The humongous Ark ships carries the last of the civilian population, some 10,000 in number, as well as a variety of resources and tools. All of which have to be managed by the player. All the while navigating the ship through a solar system fraught with danger, especially from the destructive alien race known as the Skorn. A race of menacing cyber organisms who have been trying to kill humanity for a decade.
The player starts by picking the various resources, crew loadouts, and equipment and launching their voyage. No fanfare here, you’re immediately thrown into the action in an expansive and immersive game world. The developers have been working constantly to ensure that the player meets many challenges. The densely packed solar system has lots to do, it’s packed to the point that you’ll be managing some crisis every couple minutes on average. The potential for emergent gameplay with Into The Stars is huge, and that’s exactly what Fugitive wants.
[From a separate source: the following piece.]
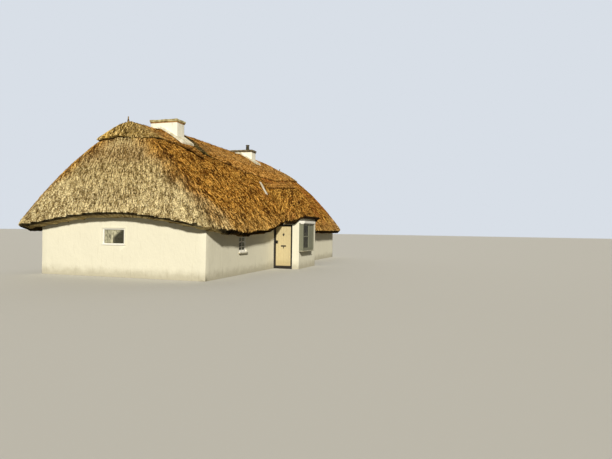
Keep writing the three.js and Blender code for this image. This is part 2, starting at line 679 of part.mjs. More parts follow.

The various missions of planet exploration, resource gathering, and civilian and crew management all tie together into a well done series of distractions. But they all fall away in importance once the Skorn show up. The micromanagement that takes place during combat though familiar, is surprisingly difficult and brutal. Every time you take damage you’ll learn exactly how many people died; and the more immersed you are, the more it makes you cringe every time.
But it’s not all combat, there’s definitely backstory too. As players explore lost wrecks of previous Ark ships and uncover new information, you’ll learn more about not only the history of your people, but the Skorn and their motivations. These elements serve to turn Into the Stars from a standard rogue-like with a space paint job into an immersive and deep game that throws the player around like a chew toy.